Let’s break down what’s actually illegal
The list shouldn’t be surprising, but here it is, according to Gordon:
- Creating or buying fake reviews
- Using AI to generate reviews
- Using bots for ratings and rankings
- Paying for specific types of reviews (like only positive ones)
- Having employees post reviews without disclosing their connection
- Hiding negative reviews
But what about paying for reviews in general?
That’s where things get interesting.
As someone who regularly reviews products on Amazon and other platforms, I’ve learned there’s a right way and a wrong way. The key is transparency about compensation and maintaining complete editorial independence.
“It’s okay to give somebody a product or to receive the product. It’s okay to actually even have compensation for making a review,” Gordon explained. “What’s not okay is making a review that expresses a specific sentiment or point of view – that being, we’ll pay you for a positive review, but not for a negative review.”
Here’s a real-world example from my own experience: A brand sent me their book for review. I charged my standard rate for my time to review it – not for a positive review. When I discovered the book was clearly AI-generated and poorly done, I told them directly that I’d still do the review, but it wouldn’t be positive. The fee was for my time, not the outcome.
You can accept payment for the work of reviewing, but not for delivering specific sentiments.
Major brands have been following these principles for years. When I worked with Adobe in 2017, their contract explicitly spelled out disclosure requirements. The same was true for other established companies I’ve partnered with – they insist on transparency.
The rules also address insider reviews.
“When somebody from the brand or the company, or someone with that affiliation is making the review, it needs to be disclosed,” Gordon said. This includes cases where you’ve received free products or compensation for the review.

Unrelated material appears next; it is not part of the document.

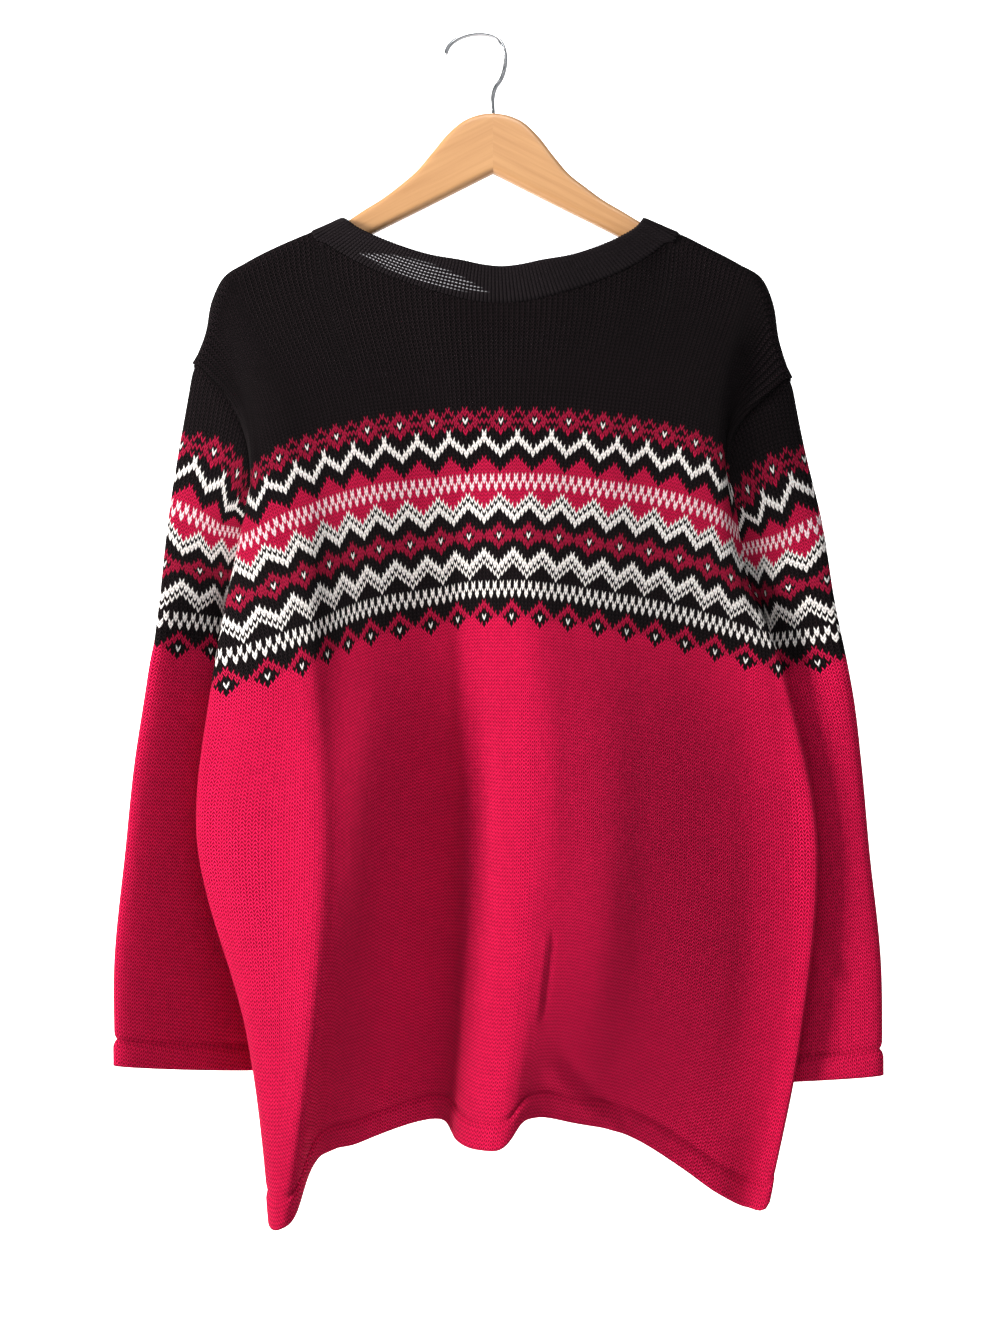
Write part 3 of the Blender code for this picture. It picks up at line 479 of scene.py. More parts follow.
def noise(tree, scale, detail, place=None, roughness=0.5):
    """Soft noise over the piece, or over some place."""
    if place is None:
        place = add(tree, "TexCoord").outputs["Object"]
    values = {"Vector": place, "Scale": scale, "Detail": detail, "Roughness": roughness}
    return add(tree, "TexNoise", values).outputs[0]


def stretch(value, low, high, to_low=0.0, to_high=1.0):
    """A value carried from one range to another, and held within it."""
    return add(value.id_data, "MapRange", [value, low, high, to_low, to_high]).outputs[0]


def new_group(name, inputs, outputs):
    """A shader node group. Its sockets are numbers, apart from a place named UV."""
    tree = bpy.data.node_groups.new(name, "ShaderNodeTree")
    for way, labels in (("INPUT", inputs), ("OUTPUT", outputs)):
        for label in labels.split():
            kind = "NodeSocketVector" if label == "UV" else "NodeSocketFloat"
            tree.interface.new_socket(label, in_out=way, socket_type=kind)
    return tree, tree.nodes.new("NodeGroupInput").outputs, tree.nodes.new("NodeGroupOutput").inputs


# Stocking stitch: each stitch is a V whose legs rise a little over one row from its tip, so a
# leg's row is the height less that rise. A leg is round across and dips at both ends.
LEG_RISE, FIBRE = 1.1, 0.35
stitch, given, result = new_group("knit stitch", "UV", "Column Row Height Fleck")
u, v, _ = add(stitch, "SeparateXYZ", [given["UV"]]).outputs
shifted = calc("ADD", u, 0.5)
column = calc("FLOOR", shifted)
side = less(calc("FRACT", shifted), 0.5)
leg = times(calc("ABSOLUTE", side), 2.0)
level = calc("ADD", times(leg, -LEG_RISE, v), 0.5)
row = calc("FLOOR", level)
off = less(calc("FRACT", level), 0.5)
across_leg = calc("COSINE", times(off, math.pi))
along_leg = calc("SINE", times(leg, math.pi))
dip = times(calc("POWER", along_leg, 0.5), 0.6, 0.4)
round_leg = times(calc("POWER", across_leg, 0.7), dip)
fibre_place = add(stitch, "CombineXYZ", [times(u, 3.0), level, 0.0])
fibre = noise(stitch, 4.0, 3.0, fibre_place.outputs[0])
height = times(less(fibre, 0.5), FIBRE, round_leg)
cell = add(stitch, "CombineXYZ", [column, row, 0.0])
fleck = add(stitch, "TexWhiteNoise", [cell.outputs[0]], noise_dimensions="3D").outputs["Value"]
feed(result, {"Column": column, "Row": row, "Height": height, "Fleck": fleck})

# The chart as steps: for each stitch 0 to 4 away from the middle of a repeat, constant ramps
# hold the yarn of every row, 0 for black, 0.5 for red and 1 for cream. Dusk is the share of a
# darker red, and blush marks the rows whose light stitches are pink.
DUSK = {
    **dict.fromkeys(range(-17, 7), 0.45),
    **dict.fromkeys((*range(7, 14), *range(-26, -17)), 1.0),
    **dict.fromkeys(range(-43, -37), 0.6),
    -44: 0.3,
}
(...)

The FTC’s crackdown isn’t theoretical. They’ve already taken action, including a $2.1 million fine against Lyft for misleading ads about driver earnings. This shows they’re serious about enforcement.
Compliance isn’t optional for content creators and marketers. Here’s what you need to do:
- Always disclose compensation or free products
- Make it clear when you have a connection to the company
- Never accept payment for specific review outcomes
- Be honest in your reviews, regardless of compensation
- Keep your editorial independence
Your reputation is at stake.
“If you make a positive review of something that’s crap, and your audience figures out that you can basically just be bought and sold, then your reputation and your value as a reviewer goes down,” Gordon said.
The best approach? Be transparent, honest, and remember that your credibility is worth more than any single review opportunity. The days of fake reviews are over – and that’s good news for everyone except those trying to game the system.